Through proteomic screening, researchers have identified chemokine Platelet Factor 4 (PF4/Cxcl4) as a key driver of myelofibrosis (MF). Their findings, published in Nature, further the clinical understanding of the pathological mechanisms underlying the risk and development of MF, and provide insights into the capabilities of ruxolitinib [Jakafi; Incyte Corp] to reduce fibrosis in patients with MF.1
MF is a rare, fatal myeloproliferative neoplasm (MPN) characterized by the overproduction hematopoietic stem cells, resulting in increasingly reduced red blood cell production. Despite increased knowledge of the genomic landscape of MPNs, there is little understanding of the mechanisms underlying the dysfunctional interaction between abnormal megakaryocytes (Mk) and stromal cells, which contributes to the excessive buildup of fibrous tissues and scarring within the bone marrow. This further impairs normal blood cell production.2,3
To understand the alterations in signaling pathways, as well as protein changes in Mks, platelets, and bone marrow (BM) cells, the researchers used mass-spectrometry-based proteomics on mice with Romiplostim-dependent myelofibrosis. The results showed that PF4/Cxcl4, a chemokine that plays a role in blood cell production, inflammation, and T-cell function, was up regulated in all proteomes.1
The researchers found that PF4 is rapidly absorbed by glycosaminoglycans (GAGs) on the surface of stromal cells, causing cellular changes that contribute to the progression of fibrosis. Additionally, high levels of thrombopoietin (TPO) were linked to the sustained overproduction of PF4 in Mks. Silencing the Cxcl4 gene led to reduced fibrotic activity of stromal cells in high TPO conditions, suggesting that PF4 encoded by Cxcl4 plays a significant role in promoting fibrosis.1
Extensive uptake of PF4 and altered GAG accumulation were detected in both Romiplostim-treated, JAK2V617F mice and bone marrow (BM) biopsies from patients with MPN. In the patients’ BM samples, PF4 levels and Cxcl4 expression were elevated; however, this was only seen in cases with advanced fibrosis. By inhibiting GAGs in mice and thereby reducing fibrosis, the researchers propose that disrupting the interaction between PF4 and GAGs could potentially slow fibrosis progression in MPNs.1
According to their findings, ruxolitinib, a JAK inhibitor indicated for the treatment of patients with high-risk MF, reduced the abnormal expression of PF4, leading to decreased fibrosis.

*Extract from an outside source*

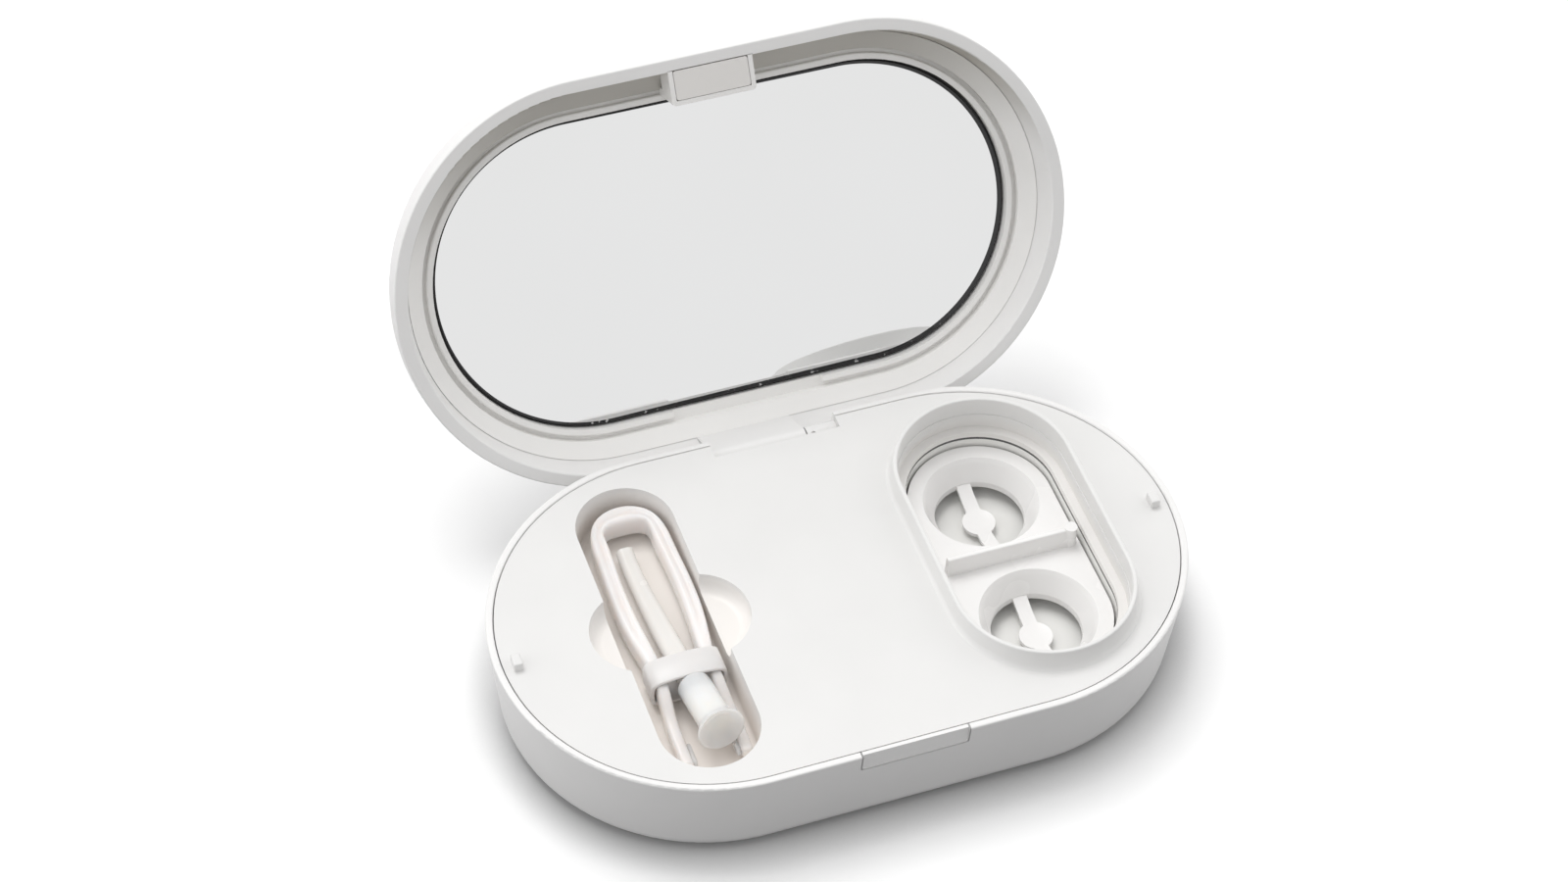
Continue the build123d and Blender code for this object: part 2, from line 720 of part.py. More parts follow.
def make_hinge_arm():
    rim = lid_z - hinge_z
    top = rim + lid_step_depth
    step_y = hinge_inset - lid_rim_width + arm_step
    foot_y = hinge_inset - lid_rim_width - lid_step_draft - liner_gap
    points = [(-barrel_radius, 0), (barrel_radius, 0), (barrel_radius, rim), (step_y, rim),
              (step_y, top), (foot_y, top)]
    points = [(hinge_y + y, hinge_z + z, 0) for y, z in points]
    arm = along_x(points, arm_left, arm_right)
    arm += axle(barrel_radius, arm_left, arm_right, hinge_y, hinge_z)
    arm -= axle(pin_radius + shaft_play, arm_left - 1, arm_right + 1, hinge_y, hinge_z)
    return arm


# ---------------------------------------------------------------- lid, drawn closed
def lid_shell_inside():
    inner = end_radius - lid_rim_width
    foot = inner - lid_step_draft
    return inner, foot, foot - liner_seat_width


def make_lid_shell():
    inner, foot, seat = lid_shell_inside()
    roof = lid_height - lid_top
    profile = section([(r, lid_z + d, c) for r, d, c in [
        (end_radius, 0, edge_round),
        (end_radius, lid_height, lid_corner),
        (0, lid_height, 0),
        (0, roof, 0),
        (seat - lid_crown_width, roof, 0),
        (seat, roof - lid_crown_height, 0),
        (seat, liner_seat_depth, 0),
        (foot, liner_seat_depth, 0),
        (foot, lid_step_depth, 0),
        (inner, 0, edge_round),
    ]])
    shell = racetrack(profile, straight)
    # notch for the latch block and pocket for the hinge arm
    side = latch_half + liner_gap
    shell -= block(-side, side, -latch_outer - liner_gap, -seat, lid_z - 1, lid_z + liner_seat_depth)
    step_y = hinge_inset - lid_rim_width + arm_step
    shell -= block(arm_left - liner_gap, arm_right + liner_gap, hinge_y - 2 * barrel_radius,
                   hinge_y + step_y + liner_gap, lid_z - 1, lid_z + lid_step_depth)
    return shell


def make_lid_liner():
    inner, foot, seat = lid_shell_inside()
    floor = mirror_depth + mirror_thickness
    shift = Pos(0, mirror_shift, 0)
    slope = (slope_foot_depth - lid_step_depth) / (foot - slope_foot_radius)
    liner_radius = foot - liner_gap
    pocket = mirror_radius + mirror_gap
    profile = section([(r, lid_z + d, c) for r, d, c in [
        (liner_radius, lid_step_depth, 0),
        (liner_radius, liner_seat_depth, 0),
        (seat - liner_gap, liner_seat_depth, 0),
        (seat - liner_gap, liner_seat_depth + liner_seat_wall, 0),
        (liner_foot_radius, liner_seat_depth + liner_foot_step, 0),
        (liner_foot_radius, floor, 0),
        (0, floor, 0),
        (0, lid_step_depth + slope * (liner_radius - pocket), 0),
        (pocket, lid_step_depth + slope * (liner_radius - pocket), 0),
    ]])
    liner = racetrack(profile, straight)
    # lip round the mirror, behind a groove
    lip_outer = pocket + lip_width
    trench = slab(lip_outer + groove_width, mirror_straight, lid_z, lid_z + groove_depth)
    liner -= shift * trench
    lip = racetrack(section([(r, lid_z + d, c) for r, d, c in [
        (pocket - 1, groove_depth, 0),
        (pocket - 1, lip_depth, 0),
        (lip_outer, lip_depth - lip_slope, edge_round),
        (lip_outer, groove_depth, 0),
    ]]), mirror_straight)
    # the lip is left out beside the hinge
    lip -= block(-window_half, window_half, pocket / 2, end_radius, lid_z, lid_z + groove_depth)
    liner += shift * lip
    liner -= shift * slab(pocket, mirror_straight, lid_z, lid_z + floor + 1)
    # latch block, open towards the shell, with a pocket for the plate and its magnet
    seated = (lid_step_depth + liner_seat_depth) / 2
    latch = along_x([(y, lid_z + d, 0) for y, d in [
        (-latch_outer, 0), (-latch_outer, seated), (-slope_foot_radius, seated),
        (-slope_foot_radius, mirror_depth), (-latch_inner, mirror_depth), (-latch_inner, 0)]],
        -latch_half, latch_half)
    liner += fillet(latch.edges().filter_by(Axis.Z).group_by(Axis.Y)[-1], latch_corner)
    plate_half = latch_half - plate_frame
    liner -= block(-plate_half, plate_half, -latch_outer - 1, -latch_inner - plate_frame,
                   lid_z - 1, lid_z + plate_thickness)
    middle = (latch_inner + latch_outer) / 2
    half_x = magnet_length / 2 + liner_gap
    half_y = magnet_width / 2 + liner_gap
    liner -= block(-half_x, half_x, -middle - half_y, -middle + half_y,
                   lid_z, lid_z + plate_thickness + magnet_height)
    return liner


def make_mirror():
    glass = slab(mirror_radius, mirror_straight, lid_z + mirror_depth,
                 lid_z + mirror_depth + mirror_thickness)
    return Pos(0, mirror_shift, 0) * chamfer(glass.edges().group_by(Axis.Z)[0], mirror_bevel)


def make_mirror_backing():
    low = lid_z + mirror_depth + mirror_thickness
    radius = mirror_radius + backing_margin
    return Pos(0, mirror_shift, 0) * slab(radius, mirror_straight, low, low + backing_thickness)


def make_latch_cover():
    half = latch_half - plate_frame - plate_gap
    plate = block(-half, half, -latch_outer + plate_gap, -latch_inner - plate_frame - plate_gap,
                  lid_z, lid_z + plate_thickness)
    return fillet(plate.edges().filter_by(Axis.Z), plate_corner)


def make_lid_magnet():
    middle = (latch_inner + latch_outer) / 2
    return block(-magnet_length / 2, magnet_length / 2, -middle - magnet_width / 2,
                 -middle + magnet_width / 2, lid_z + plate_thickness,
                 lid_z + plate_thickness + magnet_height)


# ---------------------------------------------------------------- lens tools
def tweezers_spine(side):
    """Points up the right arm, on its middle line or a share of its thickness to one side."""
    # across, along, share of the full thickness
    arm = [(5.95, tip_y, 0.7), (5.85, -18.0, 0.75), (arm_at_band, stick_y, band_share),
           (6.3, 1.5, 1.0), (6.75, 13.0, 1.0), (6.45, 21.5, 1.0)]
    return [(x + side * arm_thickness / 2 * share, y) for x, y, share in arm]


def tweezers_edge(side, start=0):
    """Curve from the left tip round the bend to the right tip; side is 1 outside, -1 inside."""
    right = tweezers_spine(side)[start:]
    bend = bend_radius - (1 - side) * arm_thickness / 2
    slant = bend * sin(radians(45))
    back = bend_y - (1 - side) * bend_thickness / 2
    if side < 0:
        right.append((bend_inside, back - bend_inside / 2))
    else:
        right.append((slant, bend_y - bend_radius + slant))
    left = [(-x, y) for x, y in right]
    return Spline(*left, (0, back), *right[::-1])


def recess_floor_z():
    return deck_z - recess_depth


def tool_z():
    """Underside of the tweezers, which lie on the band's wall."""
    return recess_floor_z() + tool_gap + band_wall


def tip_slope():
    """What is cut off above the arms' sloping ends."""
    rise = (tool_height - slope_foot_height) / (slope_back - slope_foot)
    above = tool_height + rise * tip_length
    return along_x([(slope_back + tip_length, above, 0), (slope_foot, slope_foot_height, slope_bend),
                    (tip_y - 1, tip_height, 0), (tip_y - 1, above, 0)], -case_width, case_width)


def make_tweezers():
    outer, inner = tweezers_edge(1), tweezers_edge(-1)
    tips = [Line(outer @ end, inner @ end) for end in (0, 1)]
    body = extrude(make_face([outer, inner] + tips), amount=tool_height)
    long_edges = body.edges().filter_by(GeomType.BSPLINE)
    body = fillet(long_edges.group_by(Axis.Z)[-1] + long_edges.group_by(Axis.Z)[0], tool_round)
    # round groove along the middle of both faces, behind the band
    path = tweezers_edge(0, start=3)
    groove = sweep(Plane(origin=path @ 0, z_dir=path % 0) * Circle(groove_radius), path=path)
    body -= groove
    body -= Pos(0, 0, tool_height) * groove
    body -= tip_slope()
    return Pos(tool_x, 0, tool_z()) * body


def make_tweezer_tips():
    """Soft pads on the inner faces of the two arms, behind their ends, with flat gripping faces."""
    inner = tweezers_edge(-1)
    between = extrude(make_face([inner, Line(inner @ 0, inner @ 1)]), amount=tool_height)
    between -= tip_slope()
    tips = []
    for side in (-1, 1):
        x0, x1 = sorted((side * tip_face, side * arm_at_band * 1.5))
        pad = block(x0, x1, tip_y + tip_inset, tip_y + tip_inset + tip_length, tip_inset, tip_height - tip_inset)
        pad = fillet(pad.edges().filter_by(Axis.X), tip_round)
        tips.append(Pos(tool_x, 0, tool_z()) * (pad & between))
    return tips


def band_profile(inset):
    """Soft band drawn round both arms, a little higher over the stick."""
    half = arm_at_band + arm_thickness * band_share / 2 + 2 * band_gap + band_wall - inset
    low = tool_gap + inset
    shoulder = tool_z() - recess_floor_z() + tool_height + band_gap + band_wall - inset
    corner = tool_round + band_wall - inset
    return section([
        (-half, low, corner), (half, low, corner), (half, shoulder, corner),
        (0, shoulder + band_crown, 2 * arm_at_band), (-half, shoulder, corner)])


def make_tool_band():
    ring = extrude(band_profile(0), amount=band_back - band_front)
    ring -= extrude(band_profile(band_wall), amount=band_back - band_front)
    return Pos(tool_x, band_back, recess_floor_z()) * ring


def before_band(shape):
    """Lay a piece made along the Y axis in line with the front of the stick."""
    place = Pos(stick_x, stick_y, recess_floor_z() + stick_height) * Rot(-stick_pitch, 0, stick_yaw)
    return place * Pos(0, -stick_y, 0) * shape


def make_stick_handle():
    """Flat bent handle that grows into the round neck inside the soft head."""
    def slice_across(width, height):
        plane = Plane(origin=(0, 0, 0), x_dir=(1, 0, 0), z_dir=(0, -1, 0))
        return plane * RectangleRounded(width, height, min(width, height) / 2 - 0.05)
    neck = 2 * neck_radius
    low = recess_floor_z() + stick_back_height
    slices = [
        Pos(stick_back_x, stick_back, low) * slice_across(3.6, 2.6),
        Pos(stick_back_x, stick_back - 9.0, low) * slice_across(3.8, 2.7),
        Pos(stick_back_x + 0.6, 6.0, low + 0.5) * slice_across(4.4, 3.0),
        before_band(Pos(0, stick_y, 0) * slice_across(4.8, 3.6)),
        before_band(Pos(0, head_back - 3.0, 0) * slice_across(neck, neck)),
    ]
    return loft(slices)


def make_suction_cup():
    """Soft round head on the stick's neck, flared into a hollow cup."""
    length = head_length + cup_flare
    profile = section([
        (0, 0, 0), (head_radius, 0, 0.5), (head_radius, head_length, 1.5),
        (cup_radius, length - cup_wall, 0), (cup_radius, length, 0),
        (cup_radius - cup_wall, length, 0), (cup_base, length - cup_depth, 0.8), (0, length - cup_depth, 0)])
    cup = Pos(0, head_back, 0) * Rot(90, 0, 0) * revolve(profile, Axis.Z)
    return before_band(cup) - make_stick_handle()


# ---------------------------------------------------------------- all pieces
def make_all():
    fixed = {
        "base_shell": make_base_shell(),
        "non_slip_pad": make_non_slip_pad(),
        "deck_panel": make_deck_panel(),
        "cleaning_bowl": make_cleaning_bowl(),
        "bowl_gasket": make_bowl_gasket(),
        "bowl_screws": make_bowl_screws(),
        "ultrasonic_transducer": make_transducer(),
        "transducer_leads": make_transducer_leads(),
        "circuit_board": make_circuit_board(),
        "board_parts": make_board_parts(),
        "board_screws": make_board_screws(),
        "charging_socket": make_charging_socket(),
        "touch_pad": make_touch_pad(),
        "touch_lead": make_touch_lead(),
        "battery_cell": make_battery_cell(),
        "battery_pad": make_battery_pad(),
        "battery_leads": make_battery_leads(),
        "base_magnet": make_base_magnet(),
        "base_screws": make_base_screws(),
        "hinge_pin": make_hinge_pin(),
        "hinge_bush": make_hinge_bush(),
        "lens_basket": make_lens_basket(),
        "tweezers": make_tweezers(),
        "tweezer_tips": make_tweezer_tips(),
        "tool_band": make_tool_band(),
        "stick_handle": make_stick_handle(),
        "suction_cup": make_suction_cup(),
    }
    lid = {
        "lid_shell": make_lid_shell(),
        "lid_liner": make_lid_liner(),
        "mirror": make_mirror(),
        "mirror_backing": make_mirror_backing(),
        "latch_cover": make_latch_cover(),
        "lid_magnet": make_lid_magnet(),
        "hinge_arm": make_hinge_arm(),
    }
    return fixed | {name: opened(shape) for name, shape in lid.items()}


def main():
    os.makedirs("parts", exist_ok=True)
    for name, shape in make_all().items():
        whole = Compound(children=shape) if isinstance(shape, list) else shape
        export_step(whole, f"parts/{name}.step")
        print(name, len(whole.solids()), "solid(s)")


if __name__ == "__main__":
    main()
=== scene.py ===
from math import cos, pi, radians, sin

import bmesh
import bpy
import numpy as np
from bpy.props import FloatProperty, FloatVectorProperty, PointerProperty
from mathutils import Matrix, Vector


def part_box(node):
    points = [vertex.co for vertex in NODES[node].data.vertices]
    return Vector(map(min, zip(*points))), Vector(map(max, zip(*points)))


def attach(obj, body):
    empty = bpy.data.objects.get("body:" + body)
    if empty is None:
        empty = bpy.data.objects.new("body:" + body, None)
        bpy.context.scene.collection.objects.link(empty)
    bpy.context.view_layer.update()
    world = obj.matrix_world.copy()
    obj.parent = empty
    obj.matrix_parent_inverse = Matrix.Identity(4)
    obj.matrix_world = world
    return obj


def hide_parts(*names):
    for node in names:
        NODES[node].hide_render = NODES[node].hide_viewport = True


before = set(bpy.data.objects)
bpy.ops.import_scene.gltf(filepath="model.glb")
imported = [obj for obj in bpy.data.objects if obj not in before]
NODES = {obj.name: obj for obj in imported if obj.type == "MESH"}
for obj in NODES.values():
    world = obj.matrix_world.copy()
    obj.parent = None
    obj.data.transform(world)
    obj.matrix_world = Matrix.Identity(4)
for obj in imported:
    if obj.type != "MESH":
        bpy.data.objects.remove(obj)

bl_info = {
    "name": "Contact lens cleaner",
    "version": (1, 0, 0),
    "blender": (4, 5, 0),
    "location": "3D View > Sidebar > Lens cleaner",
    "description": "Gives the lens cleaning case its finishes, its soft tools and its studio",
    "category": "Object",
}

MM = 0.001
DECK_Z = 0.022                              # face of the deck panel
RECESS_X, RECESS_Z = -0.0361, 0.0124        # middle and floor of the tool recess
ARMS_X, ARMS_Z = -0.0353, 0.0135            # middle and underside of the tweezers
BAND_Y = -9.2                               # middle of the band, in mm as all of the soft tools
LID_OPENING = 118.9                         # degrees
LID_TILT = cos(radians(LID_OPENING - 90))   # rise of the open lid over a length along it
DOWN_THE_LID = (0.0, -0.483, -0.8755)       # direction along the open lid, towards its hinge
MIRROR_HEIGHT = 0.0644                      # along the lid
LOOKED_AT = Vector((0.000068, 0.034125, 0.026275))      # what the camera points at
SENSOR_WIDTH = 36.0                         # mm
LAMP_WAY = Vector((-0.12, 0.40, 0.91))      # towards the key light
LAMP_SPREAD = radians(30)
GLOSS_SCALE = 45.0                          # of the slow change of gloss, per metre
SPECK_SCALE = 900.0                         # of the specks along the mirror's edge, per metre
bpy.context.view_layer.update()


# ------------------------------------------------------------------ settings
def colour_property(name, description, default):
    return FloatVectorProperty(
        name=name, description=description, default=default, size=3, min=0.0, max=1.0, subtype="COLOR"
    )


def length_property(name, description, default):
    return FloatProperty(
        name=name, description=description, default=default, min=0.0, unit="LENGTH", subtype="DISTANCE"
    )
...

Ruxolitinib is a commonly used treatment for MF that was approved in 2011 by the FDA; however, the study results provide a deeper understanding of its mechanism of action and impact on fibrosis. With further research, there is potential for the use of ruxolitinib in combination with agents that inhibit the interaction between PF4 and GAGs, offering patients more tailored approaches to treatment.1,4
The study shows that ruxolitinib not only plays a crucial role symptom management, but it may also help address the underlying fibrotic changes that often lead to severe complications. Future research is needed to investigate the long-term impact of the treatment, its efficacy and safety, and its potential use as a combination treatment in different patient populations across disease stages. With continued study, there is increased potential for more effective treatment strategies that lead to improved patient care.